Pentocostés (C)

Amados hermanos, en el Señor:

Lo más importante de nuestras vidas y de las relaciones que mantenemos con los demás es, en si mismo, invisible; se trata de nuestro espíritu, de nuestras disposiciones interiores, como son: la ternura y la capacidad de amar, de comprender y perdonar. Es en nuestro interior donde germina la fortaleza y la disponibilidad, la capacidad de superar las dificultades y de abrirnos al bien y a la verdad.

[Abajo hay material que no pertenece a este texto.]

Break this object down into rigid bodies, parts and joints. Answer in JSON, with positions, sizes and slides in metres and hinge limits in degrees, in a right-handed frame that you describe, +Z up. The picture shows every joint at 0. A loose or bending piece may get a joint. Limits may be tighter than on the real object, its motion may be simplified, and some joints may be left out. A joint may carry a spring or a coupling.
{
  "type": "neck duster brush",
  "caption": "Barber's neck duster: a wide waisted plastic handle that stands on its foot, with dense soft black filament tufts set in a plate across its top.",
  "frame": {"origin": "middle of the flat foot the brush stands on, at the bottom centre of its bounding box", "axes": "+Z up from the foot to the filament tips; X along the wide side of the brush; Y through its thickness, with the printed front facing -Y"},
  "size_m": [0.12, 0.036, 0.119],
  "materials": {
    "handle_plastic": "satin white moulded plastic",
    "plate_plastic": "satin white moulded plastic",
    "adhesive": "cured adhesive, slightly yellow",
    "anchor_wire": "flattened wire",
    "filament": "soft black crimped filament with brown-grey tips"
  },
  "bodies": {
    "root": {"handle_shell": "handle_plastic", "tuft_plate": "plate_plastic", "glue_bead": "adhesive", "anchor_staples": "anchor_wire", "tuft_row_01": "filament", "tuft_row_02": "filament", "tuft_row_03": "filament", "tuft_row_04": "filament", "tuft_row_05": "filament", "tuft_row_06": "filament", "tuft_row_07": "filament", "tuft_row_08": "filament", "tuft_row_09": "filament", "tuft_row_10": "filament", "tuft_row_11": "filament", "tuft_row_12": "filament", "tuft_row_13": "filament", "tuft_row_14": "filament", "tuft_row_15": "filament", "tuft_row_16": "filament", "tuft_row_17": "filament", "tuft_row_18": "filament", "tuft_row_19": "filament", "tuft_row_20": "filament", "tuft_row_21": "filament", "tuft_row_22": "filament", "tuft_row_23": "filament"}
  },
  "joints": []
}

Hoy, fiesta de Pentecostés, celebramos el don del Espíritu de Dios derramado en el corazón de los primeros creyentes, como culminación del misterio pascual de Jesús. Con la venida del Espíritu Santo quedó confirmada y consolidada la obra exterior de Cristo en los apóstoles y discípulos, por la transformación de sus corazones, la iluminación esplendorosa de su fe, la dilatación de su amor y el robustecimiento de su voluntad; significado todo ello por unas lenguas, como llamaradas, que se repartían, posándose encima de cada uno. Entonces, se llenaron todos del Espíritu Santo y empezaron a hablar en lenguas extranjeras.

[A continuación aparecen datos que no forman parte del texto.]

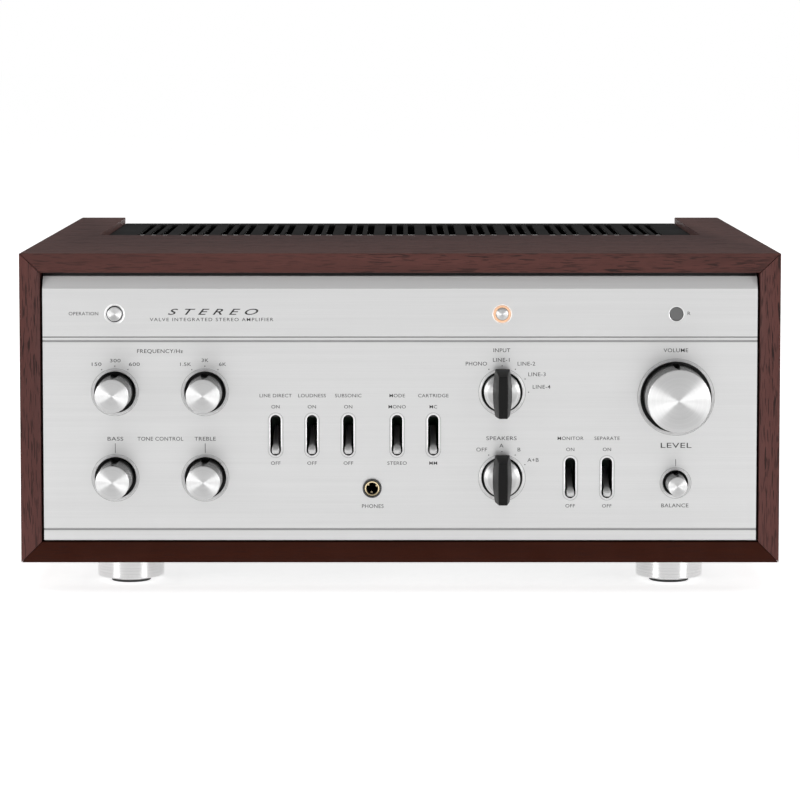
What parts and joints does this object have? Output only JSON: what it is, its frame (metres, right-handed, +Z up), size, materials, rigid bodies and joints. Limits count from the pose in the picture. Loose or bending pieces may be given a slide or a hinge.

El Evangelio nos ha narrado otra escena del don del Espíritu a los apóstoles. Jesús les saludó, diciendo: Paz a vosotros. Como el Padre me ha enviado, así también os envío yo. Y, dicho esto, exhaló su aliento sobre ellos y les dijo: ‘Recibid el Espíritu Santo’. El aliento divino es una metáfora ordinaria para expresar la presencia de Dios dando vida al mundo. Ya las primeras páginas del Génesis nos dicen que el Espíritu de Dios aleteaba sobre las aguas y daba vida a todos los seres. El aliento divino alude a su presencia constante dando vida a todo ser viviente y de manera especial, al hombre. Es el Espíritu vivificante que inspira todo bien y toda obra buena.

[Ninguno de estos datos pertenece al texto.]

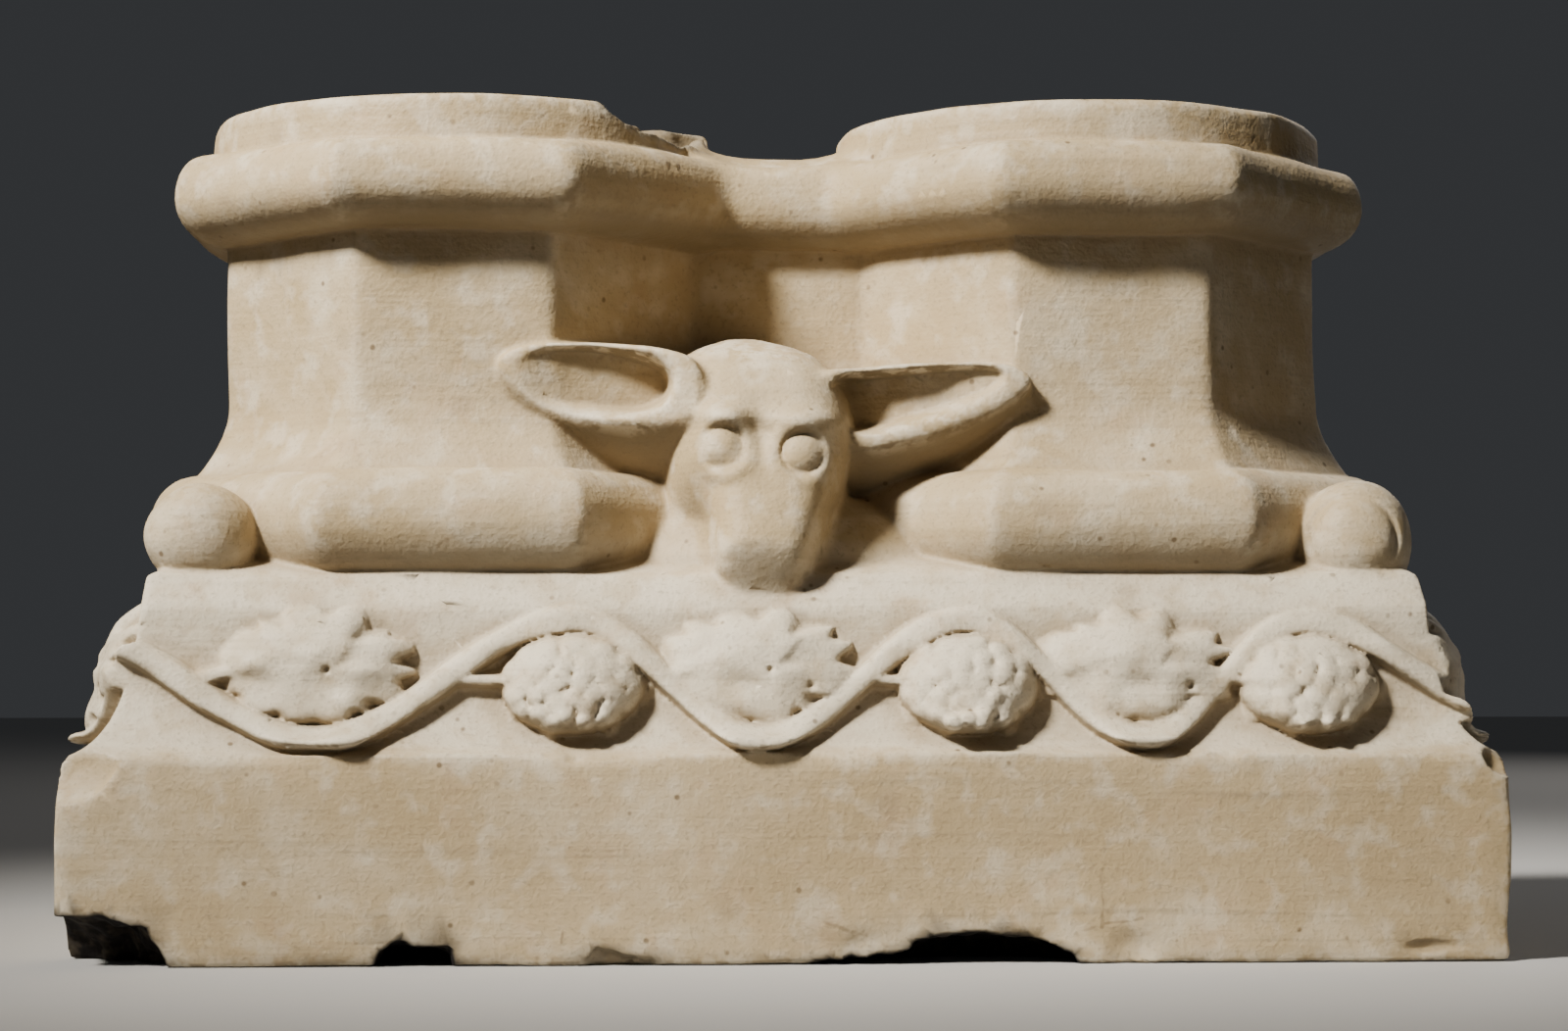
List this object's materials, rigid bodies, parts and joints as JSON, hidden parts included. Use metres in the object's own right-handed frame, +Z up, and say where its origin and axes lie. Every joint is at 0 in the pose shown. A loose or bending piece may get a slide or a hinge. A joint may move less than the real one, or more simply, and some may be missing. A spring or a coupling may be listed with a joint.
{
  "type": "double column base",
  "caption": "Carved marble base for a pair of small columns: octagonal bases with round seats on a shared plinth with a vine scroll, corner balls and a calf's head.",
  "frame": {"origin": "middle of the underside", "axes": "+X along the pair of columns to the right as seen from the front, -Y out of the front with the calf's head, +Z up"},
  "size_m": [0.568, 0.312, 0.349],
  "materials": {
    "marble": "old ivory marble, carved and worn, with tan patina in the recesses"
  },
  "bodies": {
    "root": {"column_base": "marble"}
  },
  "joints": []
}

San Pablo, en la carta, desarrolla el sentido práctico de este don del Espíritu, comenzando por decir que, solamente gracias al Espíritu podemos reconocer que Jesús es el Señor y el Mesías y que, entre los que creen, el Espíritu distribuye infinidad de dones y carismas en bien de la comunidad entera.

Con esta oración hemos comenzado la misa de hoy: ¡Oh Dios! (…) derrama los dones de tu Espíritu sobre todos los confines de la tierra y no dejes de realizar hoy, en el corazón de tus fieles, aquellas mismas maravillas que obraste en el comienzo de la predicación evangélica. Cuando la repetimos de corazón, más que intentar convencer al Señor para que nos dé su Espíritu, lo que pretendemos es disponernos nosotros mismos para poderlo recibir.

Mantengámonos, como los apóstoles, constantes en la oración y la espera confiada y silenciosa. Pocos momentos en nuestra vida serán tan propicios para recibir el Espíritu como nuestra Eucaristía dominical, donde nos hallamos reunidos, unánimes en la oración y la acción de gracias, iluminados por la palabra de Dios y enriquecidos con la presencia sacramental del mismo Jesús resucitado. Cada celebración eucarística es un nuevo Pentecostés para los que la celebran con sencillez de corazón, con espíritu de pobreza espiritual y de oración.